Fortunately, the result is a (mostly) loving tribute that gets enough right that we're happy to keep watching. Sure, it's a little campy, and locals roll their eyes at some of the accents or the industry inconsistencies (did they really just book an arena tour in three days?!), but it's fun nonetheless. And most importantly, they get the music right, thanks to the talented T Bone Burnett and a host of local songwriters who've lent their tunes.
So, while we've become hooked on our namesake show, we also want to make sure the rest of you know that Nashville is much more than just what you see on Nashville. Of course, no one-hour drama could really capture the entirety of a city and all it has to offer, but Nashville, good as it is, doesn't even capture all of the local music scene. So here's a deep dive into what you see on the small screen -- and what you don't.
What ultimately makes or breaks Nashville -- and Nashville – is the music. We may not be L.A. or New York, but then again, we're not trying to be. The Nashville soundtrack -- featuring singing leads Connie Britton, Hayden Panettiere and others covering catchy, radio-worthy songs -- definitely represents our twangy side. But we're not totally dependent on country music. Bob Dylan, Kings of Leon, Kid Rock, R.E.M., Neil Young, Yo-Yo Ma, The White Stripes and Elvis have all recorded here, too. Nashville does give a minor nod to the local rock scene via Jonathan Jackson's character (Avery, a bad boy with punk-ish overtones given to covering Elvis Costello), but in reality, there's an ongoing shift that means you'll hear more rock in Nashville than country these days. Maybe that diversity is why we were chosen to host the Grammy nominations concert here in December, the first time it was held outside Los Angeles.
In the show, downtown Nashville plays a starring role. It's understandable, as the colorful honky-tonks and souvenir shops on Lower Broadway make for good TV. Too bad no one who lives here frequents them. All those meetings on the walking bridge or takeout lunches eaten along the banks of the Cumberland River? That would never happen.

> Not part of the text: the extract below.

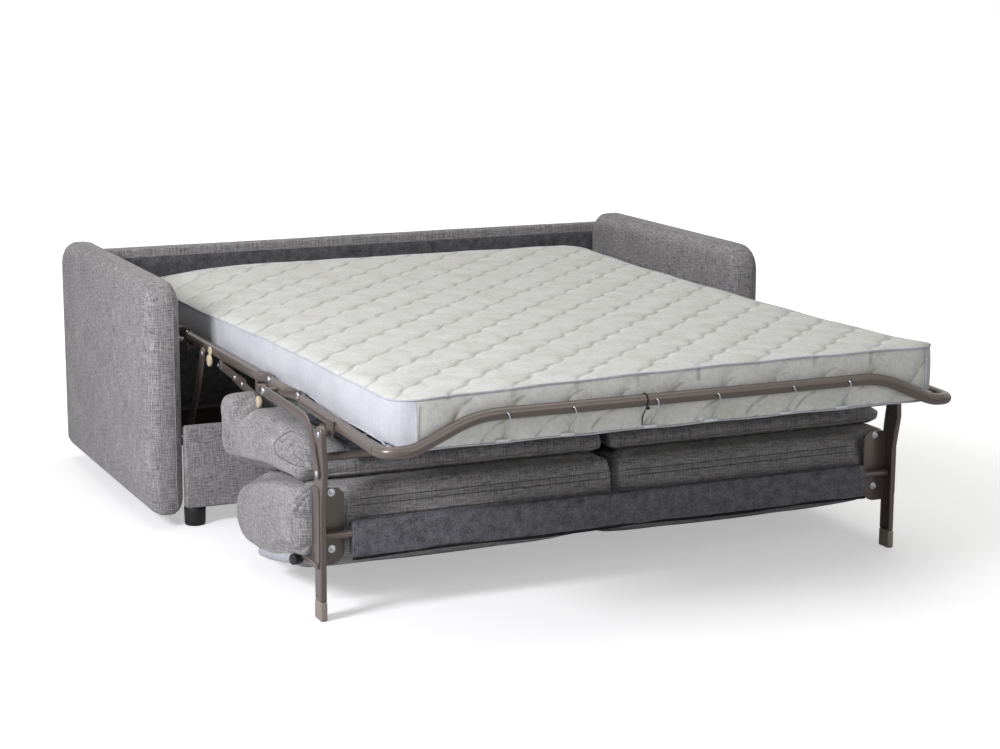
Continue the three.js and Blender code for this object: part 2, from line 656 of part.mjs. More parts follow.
add('upper_crossbar', rod([-barX, highBar.y, highBar.z], [barX, highBar.y, highBar.z], highBar.radius, 14),
  paint);
const ease = (x) => Math.min(1, Math.max(0, x / cushion.ramp));
const crownShare = 0.7;
const along = (s) => cushion.crown * Math.sin(Math.PI * s) ** crownShare;
const backCrown = (p, s) => along(s) * ease(cushion.backTop - p[1]) * ease(p[0] - cushion.backFront);
const seatCrown = (p, s) => along(s) * ease(p[0] - cushion.seatBack);
function padded(outline, count, swell) {
  const c = cushion;
  return carry(smoothClosed(outline, count), c.split, c.halfWidth,
    { round0: c.splitRound, round1: c.endRound, ring: 4, middle: 6, swell, shrink: true }, alongX);
}
pair('back_cushion', padded(backOutline, 44, backCrown), weave);
add('back_felt', cut(
  carry(roundedOutline(felt.near, felt.far, felt.low, felt.high,
    [felt.edge, felt.edge, felt.edge, felt.edge], 3),
    -felt.halfWidth, felt.halfWidth, { middle: 1 }, alongX),
  rod([-leg.innerX, lowBar.y, lowBar.z], [leg.innerX, lowBar.y, lowBar.z], lowBar.channel, 16),
), feltPaint);

// Seat, folded under and upside down
pair('seat_cushion', padded(seatOutline, 52, seatCrown), weave);
add('seat_felt', carry(
  roundedOutline(seatFelt.near, seatFelt.far, seatFelt.low, seatFelt.high,
    [seatFelt.edge, seatFelt.edge, seatFelt.edge, seatFelt.edge], 3),
  -seatFelt.halfWidth, seatFelt.halfWidth, { middle: 1 }, alongX,
), feltPaint);

// Struts from the fold links to the legs
const strutLine = [strutPin, strutBend, strutFoot];
pair('strut', flatBar(strutLine, strut.width, strut.innerX, strut.innerX + strut.thick, 8), paint);
const railSide = tube.x + tube.radius;
pair('roller', rod([railSide + clear, roller.y, tube.z], [railSide + roller.thick, roller.y, tube.z],
  roller.radius, 16), nylon);

const group = new THREE.Group();
group.name = 'sleeper_sofa';
parts.forEach((m) => group.add(m));
export default group;
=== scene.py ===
"""Three-fold sleeper sofa, opened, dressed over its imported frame. Metres, Z up, foot of the bed towards -Y."""
import json
import math

import bmesh
import bpy
import numpy as np
from mathutils import Matrix, Vector
from mathutils.bvhtree import BVHTree

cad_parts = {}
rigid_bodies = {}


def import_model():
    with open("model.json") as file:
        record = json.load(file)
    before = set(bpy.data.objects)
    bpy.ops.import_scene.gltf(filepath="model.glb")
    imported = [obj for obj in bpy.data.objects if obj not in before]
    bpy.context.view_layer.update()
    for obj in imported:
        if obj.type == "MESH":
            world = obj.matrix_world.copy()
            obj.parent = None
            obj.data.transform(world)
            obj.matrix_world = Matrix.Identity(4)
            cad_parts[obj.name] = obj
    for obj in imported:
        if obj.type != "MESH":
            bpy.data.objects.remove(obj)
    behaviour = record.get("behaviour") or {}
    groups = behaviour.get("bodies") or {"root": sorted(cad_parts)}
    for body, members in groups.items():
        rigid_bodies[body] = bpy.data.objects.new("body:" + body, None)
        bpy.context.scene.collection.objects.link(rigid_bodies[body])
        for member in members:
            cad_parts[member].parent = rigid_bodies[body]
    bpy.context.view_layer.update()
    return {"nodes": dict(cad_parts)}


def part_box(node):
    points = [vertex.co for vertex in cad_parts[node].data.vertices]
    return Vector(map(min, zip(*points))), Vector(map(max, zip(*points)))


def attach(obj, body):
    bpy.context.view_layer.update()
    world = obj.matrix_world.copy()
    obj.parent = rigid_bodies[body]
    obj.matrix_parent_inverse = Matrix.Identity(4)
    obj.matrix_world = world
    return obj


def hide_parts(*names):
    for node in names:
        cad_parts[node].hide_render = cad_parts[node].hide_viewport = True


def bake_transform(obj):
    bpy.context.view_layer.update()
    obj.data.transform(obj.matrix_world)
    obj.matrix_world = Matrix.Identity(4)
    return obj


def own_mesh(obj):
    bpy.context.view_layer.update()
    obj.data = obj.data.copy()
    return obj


bl_info = {
    "name": "Three-fold sleeper sofa",
    "version": (1, 0, 0),
    "blender": (4, 5, 0),
    "location": "View3D > Sidebar > Sofa",
    "description": "Builds the fabric, foam and steel of an opened sleeper sofa",
    "category": "Object",
}

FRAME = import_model()
SHIFT = 0.147  # depths are given from the front face of the arms


# Helpers
def linear(code):
    """An sRGB hex value as linear RGBA."""
    parts = (int(code[i:i + 2], 16) / 255 for i in (0, 2, 4))
    return tuple(c / 12.92 if c <= 0.04045 else ((c + 0.055) / 1.055) ** 2.4 for c in parts) + (1.0,)


def put(tree, kind, sockets=None, **settings):
    """Adds a shader node, with its settings and with values or links on its sockets."""
    made = tree.nodes.new("ShaderNode" + kind)
    for key, value in settings.items():
        setattr(made, key, value)
    for key, value in (sockets or {}).items():
        if isinstance(value, bpy.types.NodeSocket):
            tree.links.new(value, made.inputs[key])
        else:
            made.inputs[key].default_value = value
    return made


def fresh(name):
    """An empty material's tree and its shader."""
    mat = bpy.data.materials.new(name)
    mat.use_nodes = True
    tree = mat.node_tree
    tree.nodes.clear()
    shader = put(tree, "BsdfPrincipled")
    put(tree, "OutputMaterial", {"Surface": shader.outputs[0]})
    return mat, tree, shader


def deselect():
    if bpy.context.object and bpy.context.object.mode != "OBJECT":
        bpy.ops.object.mode_set(mode="OBJECT")
    bpy.ops.object.select_all(action="DESELECT")


def only(obj):
    deselect()
    bpy.context.view_layer.objects.active = obj
    obj.select_set(True)
    return obj


def named(name):
    obj = bpy.context.object
    obj.name = obj.data.name = name
    return obj


def points(obj):
    co = np.empty(len(obj.data.vertices) * 3)
    obj.data.vertices.foreach_get("co", co)
    return co.reshape(-1, 3)


def set_points(obj, co):
    obj.data.vertices.foreach_set("co", np.asarray(co, float).ravel())
    obj.data.update()


def pick(obj, mode, test):
    """Enters edit mode with only the vertices, edges or faces chosen whose centre passes the test."""
    only(obj)
    bpy.ops.object.mode_set(mode="EDIT")
    bpy.ops.mesh.select_mode(type=mode)
    bpy.ops.mesh.select_all(action="DESELECT")
    shape = bmesh.from_edit_mesh(obj.data)
    for item in {"VERT": shape.verts, "EDGE": shape.edges, "FACE": shape.faces}[mode]:
        if test(item):
            item.select_set(True)
    shape.select_flush_mode()
    bmesh.update_edit_mesh(obj.data)


def leave():
    bpy.ops.object.mode_set(mode="OBJECT")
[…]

Instead, struggling musicians and those who've already made it can all be found haunting the trendy restaurants and hipster boutiques of East Nashville, or gobbling organic, gluten-free goodies and grass-fed beef burgers in the 12 South district. In other words, you're much more likely to run into Nicole Kidman and Keith Urban while waiting for a venti nonfat mocha at the Green Hills Starbucks than you are downtown. Conde Nast Traveler just named us one of its top five tourist destinations worldwide, alongside Amsterdam, Seoul and New Orleans; of course, many of the vacationers who venture here will never leave downtown. That's fine with us. It means a shorter line at Pancake Pantry.

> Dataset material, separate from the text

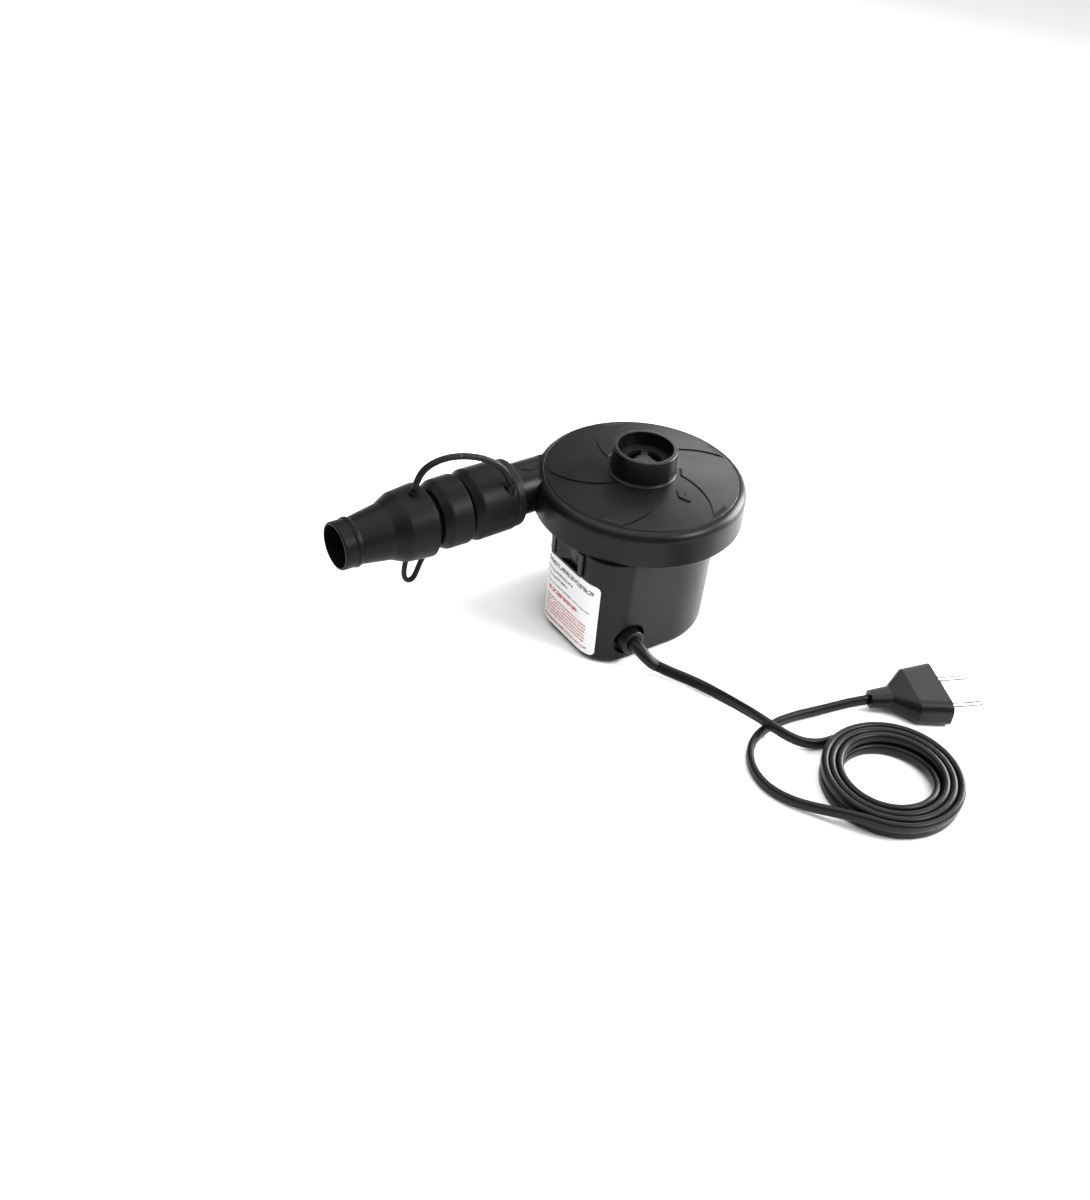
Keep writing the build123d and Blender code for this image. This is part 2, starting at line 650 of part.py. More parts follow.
# ------------------------------------------------------------------ the lead's coil and plug
COIL_CENTRE = (24.0, -166.2)
COIL_INNER = 19.4
COIL_OUTER = 35.0
COIL_HEIGHT = 11.0
# out of the coil, once round the loop, then off to the plug
tail_route = [
    (-5.9, -180.1, 8.1),
    (-11.6, -170.7, 6.3),
    (-17.9, -161.2, 4.3),
    (-23.4, -151.2, 3.0),
    (-26.6, -139.5, 2.75),
    (-24.2, -127.6, 2.75),
    (-16.9, -117.8, 2.75),
    (-6.4, -112.3, 2.75),
    (5.2, -110.9, 2.75),
    (16.2, -111.9, 2.8),
    (26.4, -114.6, 3.2),
    (36.0, -117.6, 4.3),
    (44.6, -120.6, 5.7),
    (52.5, -124.0, 6.7),
]
cord_tail = cord_tube(tail_route, "cord_tail")

with BuildPart() as cord_coil:
    with BuildSketch(Plane.XZ.offset(-COIL_CENTRE[1])) as coil_section:
        with Locations((COIL_CENTRE[0] + (COIL_INNER + COIL_OUTER) / 2, COIL_HEIGHT / 2)):
            RectangleRounded(COIL_OUTER - COIL_INNER, COIL_HEIGHT, 2.4)
    revolve(coil_section.sketch, axis=Axis((*COIL_CENTRE, 0), (0, 0, 1)))
    add(power_cord.part, mode=Mode.SUBTRACT)
    add(cord_tail.part, mode=Mode.SUBTRACT)
save(cord_coil, "cord_coil")

PLUG_THICK = 13.7
plug_start = Vector(52.5, -124.0, 6.85)
plug_heading = Vector(0.92, -0.392, 0)
plug_plane = Plane(plug_start, x_dir=plug_heading.cross(Vector(0, 0, 1)), z_dir=plug_heading)
PLUG_PIN_GAP = 18.6
with BuildPart() as plug_body:
    # narrow neck, waist and a wide flat face, all lying flat
    with BuildSketch(plug_plane) as neck:
        RectangleRounded(8.4, 7.4, 3)
    with BuildSketch(plug_plane.offset(10)) as neck_end:
        RectangleRounded(11, 9, 3.5)
    loft([neck.sketch, neck_end.sketch])
    with BuildSketch(plug_plane.offset(20)) as shoulder:
        RectangleRounded(30, PLUG_THICK, 5)
    loft([neck_end.sketch, shoulder.sketch])
    with BuildSketch(plug_plane.offset(20)) as front:
        RectangleRounded(30, PLUG_THICK, 5)
    with BuildSketch(plug_plane.offset(35.5)) as face:
        RectangleRounded(35.3, PLUG_THICK, 5)
    loft([front.sketch, face.sketch])
save(plug_body, "plug_body")

with BuildPart() as plug_pins:
    with BuildSketch(plug_plane.offset(35.5)):
        with Locations((PLUG_PIN_GAP / 2, 0), (-PLUG_PIN_GAP / 2, 0)):
            Circle(2.0)
    extrude(amount=19)
    fillet(plug_pins.edges().group_by(Axis(plug_start, plug_heading))[-1], 1.4)
save(plug_pins, "plug_pins")

# ------------------------------------------------------------------ nozzle adapters
with BuildPart() as spigot_gasket:
    turn(
        [(57.4, SPIGOT_RADIUS + 0.02), (57.4, 16.6, 0.8), (61.9, 16.6, 0.8), (61.9, 12.62)],
        outlet_profile,
        outlet_axis,
    )
save(spigot_gasket, "spigot_gasket")

sleeve_1 = SPIGOT_RADIUS + SLIDE_FIT
with BuildPart() as adapter_1:
    turn(
        [
            (62.4, sleeve_1),
            (62.4, 13.9),
            (72, 13.9),
            (72, 16.0),
            (62.4, 16.0),
            (62.4, 17.2),
            (80.5, 17.4, 2.5),
            (84.6, 14.6, 1.0),
            (84.6, 13.0),
            (97.5, 13.0, 0.6),
            (97.5, 10.6),
            (79, 10.3),
            (79, sleeve_1),
        ],
        outlet_profile,
        outlet_axis,
    )
    # post that the long strap ends over
    with BuildSketch(Plane.XY.offset(OUTLET_Z + 7.5)) as strap_post:
        with Locations((-65.4, 16.5)):
            Circle(2.3)
    extrude(strap_post.sketch, amount=6.2)
save(adapter_1, "adapter_1")

sleeve_2 = 13.0 + SLIDE_FIT
with BuildPart() as adapter_2:
    turn(
        [
            (86.4, sleeve_2),
            (86.4, 14.1),
            (93, 14.1),
            (93, 15.8),
            (86.4, 15.8),
            (86.4, 17.0, 0.6),
            (97, 16.8, 2.5),
            (101.2, 14.3, 1.0),
            (101.2, 12.2),
            (113.5, 12.2, 0.6),
            (113.5, 9.9),
            (98.5, 9.9),
            (98.5, sleeve_2),
        ],
        outlet_profile,
        outlet_axis,
    )
save(adapter_2, "adapter_2")

sleeve_3 = 12.2 + SLIDE_FIT
NOZZLE_END = 150.2
with BuildPart() as adapter_3:
    turn(
        [
            (105.4, sleeve_3),
            (105.4, 13.5),
            (114, 13.5),
            (114, 16.2),
            (105.4, 16.2),
            (105.4, 17.9, 0.6),
            (118.6, 16.7, 3.0),
            (125.6, 13.5, 2.5),
            (141, 11.1),
            (142.2, 11.9, 0.3),
            (143.4, 11.9, 0.3),
            (144.2, 11.4),
            (NOZZLE_END, 11.4, 0.8),
            (NOZZLE_END, 10.2),
            (116, 9.8),
            (116, sleeve_3),
        ],
        outlet_profile,
        outlet_axis,
    )
    # post for the long strap
    with BuildSketch(Plane.XY.offset(OUTLET_Z + 16.2)) as strap_foot:
        with Locations((-110.8, 27.3)):
            Circle(2.6)
    extrude(strap_foot.sketch, amount=2.6)
save(adapter_3, "adapter_3")

STRAP_A_RADIUS = 1.6
STRAP_B_RADIUS = 1.3
strap_a_route = [
    (-110.8, 27.3, 86.8),
    (-109.3, 26.9, 93.5),
    (-104.5, 25.7, 99.5),
    (-95.5, 23.6, 102.3),
    (-84.5, 21.1, 101.0),
    (-74.5, 18.7, 96.5),
    (-67.3, 17.0, 89.4),
    (-65.4, 16.5, 82.8),
]
strap_b_route = [
    (-114.0, 26.5, 51.2),
    (-115.2, 26.5, 46.4),
    (-115.5, 26.5, 42.0),
    (-114.9, 26.5, 38.6),
    (-112.7, 26.5, 36.5),
    (-110.2, 26.5, 37.3),
    (-108.6, 26.5, 40.5),
    (-107.4, 26.5, 43.8),
    (-105.7, 26.5, 47.2),
    (-103.7, 26.5, 51.5),
    (-103.2, 26.5, 55.5),
]
strap_a = cord_tube(strap_a_route, "strap_a", STRAP_A_RADIUS)
strap_b = cord_tube(strap_b_route, "strap_b", STRAP_B_RADIUS)

# ------------------------------------------------------------------ wires inside the housing
WIRE_RADIUS = 0.9
relief_end_y = gland_wall_y + 7
tab_end_x = terminal_x + 5.2
wire_routes = [
    # lead to switch
    [
        (GLAND_X - 1.4, relief_end_y, GLAND_Z + 0.8),
        (GLAND_X - 1.6, relief_end_y + 3.0, 16.2),
        (GLAND_X - 1.9, -26.8, 21.5),
        (GLAND_X - 2.0, -25.4, 29.5),
        (GLAND_X - 1.2, -23.0, 38.0),
        (GLAND_X + 0.8, -19.0, 45.5),
        (GLAND_X + 2.2, -15.6, 50.2),
        (tab_end_x, SWITCH_Y - 5.5, SWITCH_Z),
    ],
    # lead to board
    [
        (GLAND_X + 1.4, relief_end_y, GLAND_Z - 0.8),
        (GLAND_X + 1.0, relief_end_y + 2.8, 14.6),
        (GLAND_X - 1.6, -25.2, 17.2),
        (GLAND_X - 5.4, -21.4, 17.6),
        (BOARD_X + 0.8, -18.4, 16.2),
    ],
    # switch to board
    [
        (tab_end_x, SWITCH_Y, SWITCH_Z),
        (tab_end_x + 3.4, SWITCH_Y + 1.6, 50.2),
        (tab_end_x + 2.6, SWITCH_Y + 4.6, 44.4),
        (tab_end_x - 1.8, SWITCH_Y + 7.2, 38.4),
        (tab_end_x - 6.2, SWITCH_Y + 8.0, 33.2),
        (BOARD_X + 0.8, SWITCH_Y + 7.4, 30.2),
    ],
]
with BuildPart() as internal_wires:
    for wire_route in wire_routes:
        add(cord_tube(wire_route, "internal_wires", WIRE_RADIUS).part, mode=Mode.ADD)
save(internal_wires, "internal_wires")
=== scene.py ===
import json
from math import cos, pi, radians, sin, sqrt

import bmesh
import bpy
from mathutils import Matrix, Vector


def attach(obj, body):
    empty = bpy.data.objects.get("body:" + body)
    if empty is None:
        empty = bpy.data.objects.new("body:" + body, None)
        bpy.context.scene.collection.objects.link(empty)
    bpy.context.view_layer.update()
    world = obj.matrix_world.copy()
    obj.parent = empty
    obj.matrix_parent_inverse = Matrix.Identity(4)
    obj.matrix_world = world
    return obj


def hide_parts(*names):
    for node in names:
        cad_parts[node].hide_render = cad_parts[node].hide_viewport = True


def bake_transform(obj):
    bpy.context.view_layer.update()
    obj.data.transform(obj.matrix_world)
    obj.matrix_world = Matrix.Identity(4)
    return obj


# Looks for the electric air mattress pump. Places are in metres, in the CAD model's frame.
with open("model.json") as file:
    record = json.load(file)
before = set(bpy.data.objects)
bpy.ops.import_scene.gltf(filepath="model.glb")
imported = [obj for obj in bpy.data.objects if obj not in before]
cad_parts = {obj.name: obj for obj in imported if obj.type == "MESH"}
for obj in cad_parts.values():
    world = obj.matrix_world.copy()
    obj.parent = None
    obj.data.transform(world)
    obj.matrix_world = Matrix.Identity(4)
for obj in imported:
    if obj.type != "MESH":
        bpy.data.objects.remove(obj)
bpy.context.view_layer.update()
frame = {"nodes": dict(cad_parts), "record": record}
nodes = frame["nodes"]

MM = 0.001


# ------------------------------------------------------------------ camera
def make_camera(target, azimuth, elevation, roll, distance, lens):
    """A camera that looks at target; azimuth is counted from the -Y side, in degrees."""
    az, el, turn = radians(azimuth), radians(elevation), radians(roll)
    back = Vector((sin(az) * cos(el), -cos(az) * cos(el), sin(el)))
    right = (-back).cross(Vector((0, 0, 1))).normalized()
    up = right.cross(-back)
    x_axis = right * cos(turn) + up * sin(turn)
    y_axis = up * cos(turn) - right * sin(turn)
    camera = bpy.data.objects.new("camera", bpy.data.cameras.new("camera"))
    bpy.context.scene.collection.objects.link(camera)
    place = Matrix((x_axis, y_axis, back)).transposed().to_4x4()
    place.translation = Vector(target) + back * distance
    camera.matrix_world = place
    camera.data.lens = lens
    camera.data.sensor_width = 36
    camera.data.clip_start = 0.02
    bpy.context.scene.camera = camera


make_camera(
    target=(-0.07473, -0.03009, 0.050),
    azimuth=-38.264,
    elevation=38.307,
    roll=6.0,
    distance=0.650,
    lens=42.96,
)


# ------------------------------------------------------------------ tubes along a smooth line
def new_object(name, build):
    """An object in the scene from a bmesh, which is freed."""
    mesh = bpy.data.meshes.new(name)
    build.to_mesh(mesh)
    build.free()
    piece = bpy.data.objects.new(name, mesh)
    bpy.context.scene.collection.objects.link(piece)
    return piece


def smooth_line(route):
    """Points along the NURBS line that a list of control points, in millimetres, steers."""
    curve = bpy.data.curves.new("route", "CURVE")
    curve.dimensions = "3D"
    spline = curve.splines.new("NURBS")
    spline.points.add(len(route) - 1)
    for point, place in zip(spline.points, route):
        point.co = (place[0] * MM, place[1] * MM, place[2] * MM, 1)
    spline.order_u = 3
    spline.use_endpoint_u = True
    spline.resolution_u = 8
    holder = bpy.data.objects.new("route", curve)
    mesh = bpy.data.meshes.new_from_object(holder)
    line = [vertex.co.copy() for vertex in mesh.vertices]
    bpy.data.objects.remove(holder)
    bpy.data.meshes.remove(mesh)
    kept = [line[0]]
    for point in line[1:]:
        if (point - kept[-1]).length > 1e-5:
            kept.append(point)
    return kept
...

Music Row was once home to Nashville's music industry, and yes, these two one-way streets wedged in between Vanderbilt and Belmont Universities are still dotted with recording studios and label offices. But much of the music is made south of town these days. The more affordable Berry Hill neighborhood, for instance, is jam-packed with studios, and the suburbs of Brentwood and Franklin house major labels and artists.

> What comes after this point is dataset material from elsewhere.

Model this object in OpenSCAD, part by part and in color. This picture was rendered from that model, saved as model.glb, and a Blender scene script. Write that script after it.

Nashville's portrayal of the music industry may be overdramatized, but the pressures and players aren't too off the mark, and showing tour rehearsals taking place at Soundcheck is right on the money. This large warehouse-like space, in the shadow of our pro football stadium, houses equipment for many of the city's biggest tours. It flooded in May 2009, causing major damage to irreplaceable instruments owned by Vince Gill, Brad Paisley and others, but it has bounced back, and it's still where the busses and semis load up before heading out on the road.
One thing you don't see enough of on Nashville is the songwriters. Even artists who write their own stuff participate in regular writing sessions, usually in writing rooms on Music Row. These tunesmiths for hire are instrumental (pun intended) to the industry, and they aren't all chasing their own record deal and waitressing on the side. Plenty have turned songwriting into a full-time gig. The same goes for musicians.
Nashville regularly appears on national lists of the top music scenes, and with more than 120 live music venues in town, it's easy to see why. There's nothing wrong with The Bluebird or The 5 Spot, highlighted often on Nashville, but clubs like 3rd & Lindsley, Station Inn, Mercy Lounge and Exit/In are arguably all more popular. For bigger acts, the famed Ryman Auditorium can't be beat. Nashville has highlighted the venue on the show, and while its nickname may be "The Mother Church of Country Music," its current schedule includes Morrissey, fun. and A Prairie Home Companion, proving its status as an equal-opportunity stage.
Country music may have its roots in Nashville, but contemporary Christian, gospel, rock, pop and bluegrass have all staked a claim as well. Sheryl Crow, Amy Grant, Jack White, Jars of Clay and Alison Krauss all live here, proving it's not just country artists who feel at home in Nashville. Money goes further here, too. It's definitely cheaper than recording in L.A. or New York, and in-the-know artists realize that many of the best session players and songwriters anywhere are already here. The laid-back vibe also helps the creative process, no matter what type of album you're making.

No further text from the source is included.